Alla fine Ligabue era diventato lui, Flavio Bucci, per una vita di progressivo isolamento. La stessa morte, avvenuta a Fiumicino, lo ha colto di fianco e da solo. Riverso sul pavimento, senza fiato e senza luce, così è stato trovato da qualcuno che aveva accesso alla sua casa. “Ho speso tutto in alcol e droga. La vita è una somma di errori, gioie, piaceri: non mi pento di niente. Ho amato, riso, vissuto: vi pare poco?”, ha detto in un’intervista al Corriere della Sera. No, non è poco. Soprattutto è molto aver impresso negli occhi di una generazione, quella degli ultra cinquantenni, nata all’alba degli anni ’60, una straordinaria interpretazione televisiva di Antonio Ligabue, Antonio Laccabue, questo il vero nome dell’artista, figlio della ragazza madre Elisabetta Costa. Ligabue non seppe mai chi fu il padre che lo generò e Bonfiglio Laccabue, da cui prese il cognome, emigrato in Svizzera come la mamma, ne fu il semplice padre adottivo. Negli anni ’70 le fiction si chiamavano sceneggiati, un genere televisivo che si era già sviluppato lungo tutto il decennio precedente e che grazie a maestri del genere, primo tra tutti Anton Giulio Majano, aveva consentito a migliaia di italiani di conoscere grandi opere letterarie e grandi autori che mai la gente comune mai avrebbe potuto leggere: Dostoevskij, Tolstoj, Dumas, Stevenson, Omero, solo per citarne alcuni. In questo filone aureo si inserisce “Ligabue” diretto da Salvatore Nocita, sceneggiato del 1977 che fa conoscere Flavio Bucci al grande pubblico. A lui viene affidata la parte di Antonio Ligabue, al mat, come veniva chiamato il pittore nella Bassa padana. Un’interpretazione magistrale che nessuno dei ragazzi di quella generazione, oggi oltre la soglia dei cinquant’anni, ha mai dimenticato. Un’altra televisione, un’altra vita che oggi mancano e che, con la scomparsa di Flavio Bucci mancheranno ancora di più. Più di tutti i cento e oltre lavori di Bucci, sarà il Ligabue televisivo quello che di lui resterà nel tempo a venire, ben oltre tutte le altre e significative presenze, da “La classe operaia va in Paradiso” di Elio Petri al “Marchese del Grillo” di Mario Monicelli, da “Suspiria” di Dario Argento a “La Piovra” di Damiano Damiani.

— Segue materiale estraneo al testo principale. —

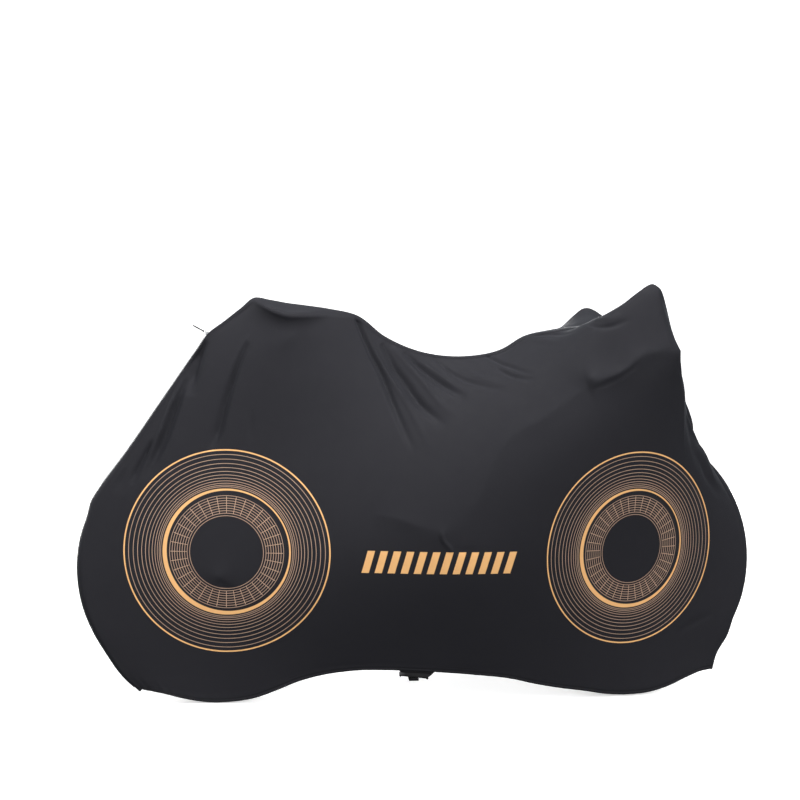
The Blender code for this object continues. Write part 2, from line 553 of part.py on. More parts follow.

Lo spettacolo che avrebbe portato sulle tavole dei teatri molisani, il 23 febbraio al Loto di Ferrazzano e il 3 marzo all’Italo-Argentino di Agnone (una coproduzione della Fondazione Molise cultura), ha un titolo che oggi fa battere una nota di tristezza nel cuore: “E pensare che ero partito così bene”. Lo spettacolo che avremmo visto e che non vedremo mai, è l’autobiografica teatrale di Antonio Ligabue di cui, Flavio Bucci, possiamo dire senza ombra di dubbio fosse l’alter ego. Con la sua scomparsa e rimorto Toni, Antonio Ligabue, anzi: Laccabue. Dam un bes, diceva Ligabue, quello vero, al suo grande amore, la Cesarina, locandiera della “Croce bianca”, dove il pittore trascorse gli ultimi anni della sua vita. Quel bacio non venne mai, diventò però una bella canzone dei Nomadi: “Dam un bes”. Fu la Cesarina, un’estranea, a trovare Ligabue a terra, riverso sul pavimento della camera, la mattina del 18 novembre 1962. Colto da una paresi, ma ancora vivo: morì infatti il 27 maggio 1965. Anche Flavio Bucci è stato trovato da un estraneo, riverso sul pavimento, una mattina di febbraio del 2020. Purtroppo era già morto, esattamente in un giorno che segna 18 sul calendario, lo stesso in cui Ligabue cominciò la sua discesa nell’Ade. Forse, di questo, sarà contento. E pare di vederlo, ora, un minuto prima che la giunga la morte, come don Bastiano nel “Marchese del Grillo” prima di essere ghigliottinato. Sembra di vederlo, adesso, e sembra di risentire il suo ultimo, memorabile, beffardo discorso di congedo: “Massa di pecoroni invigliacchiti, inginocchiatevi. Ecco, adesso pure io posso perdonare chi mi ha fatto del male. In primis, al Papa che si crede il padrone del Cielo. In secundis, a Napulione che si crede il padrone della Terra. E per ultimo al boia, qua, che si crede il padrone della Morte. Ma soprattutto posso perdonare a voi, figli miei, che non siete padroni di un cazzo!”. Ci piace immaginarlo così, mentre ne se va, senza pentirsi di niente. “Ho amato, ho riso, ho vissuto, vi pare poco?”. No, non ci pare poco, al contrario ci pare molto. Buon viaggio.